Riggers in shipbuilding, recruitment, certification, and the lift plan
What riggers do in Croatian shipyards, the certification stack (LEEA, OPITO, OSHA-equivalent), and how to source the crew without losing two weeks at arrival.
A rigger slings the load, signals the crane, and lands the lift. On a hull-block move from the assembly hall to the slipway, the rigger crew runs the show. The crane operator follows the rigger's signals. In a Croatian shipyard a short rigger panel means stopped block moves, and a stopped block move at the wrong week of the campaign cascades through three subsequent trades.
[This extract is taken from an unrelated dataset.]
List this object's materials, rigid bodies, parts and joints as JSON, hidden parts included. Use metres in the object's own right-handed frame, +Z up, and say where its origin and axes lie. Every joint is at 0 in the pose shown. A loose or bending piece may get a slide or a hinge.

What a rigger actually does
The rigger reads the lift plan, inspects the rigging gear (slings, shackles, spreader bars, hooks), calculates load weight and centre of gravity, attaches the gear, signals the crane operator through the lift, and lands the load. On a hull-block move, the rigger crew of 4-6 works under a lead rigger who carries the lift plan. The crane operator does not move the hook without the lead rigger's signal.
Three categories of lift run through a shipyard each week:
Hull-block moves, a 60-tonne block from the assembly hall to the slipway. Slow, planned, often multiple times per week. The yard's lifting-operations supervisor signs off the lift plan and the rigger crew briefs in advance.
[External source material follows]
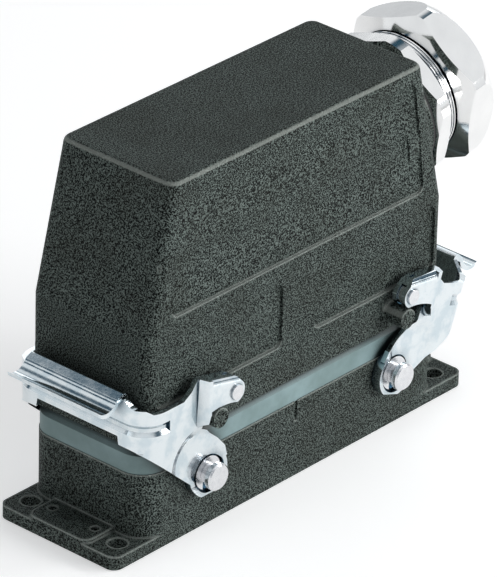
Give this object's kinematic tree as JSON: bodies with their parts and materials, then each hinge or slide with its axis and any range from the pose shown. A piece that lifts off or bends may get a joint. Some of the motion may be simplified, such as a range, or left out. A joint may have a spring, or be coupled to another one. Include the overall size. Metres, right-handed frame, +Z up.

Outfitting lifts, engines, gearboxes, tanks into the hull. Heavier, slower, sometimes through narrow openings. The rigger calculates the rigging geometry for clearance.
Daily-operations lifts, pipe spools, scaffolding sections, heavy tools. Lighter loads, multiple per shift, less formal lift plans. The rigger crew handles these on a roster.
A 200-worker shipyard typically runs 6-10 riggers across all three categories. A larger yard with simultaneous block-assembly and outfitting can run 15-20.
The certification stack
Croatian shipyards run rigger certification against several converging standards. The exact pack depends on the yard's client base and the work category.
LEEA (Lifting Equipment Engineers Association, UK) is the rigging-gear certification authority Croatian shipyards most commonly accept for European work. A LEEA-certified rigger has completed the General Rigging Awareness module plus the practical assessment on rigging-gear inspection and lift planning.
OPITO (Offshore Petroleum Industry Training Organization) governs offshore-sector rigging. Croatian yards that build offshore-support vessels or work on platform refits run OPITO certification on the rigger panel.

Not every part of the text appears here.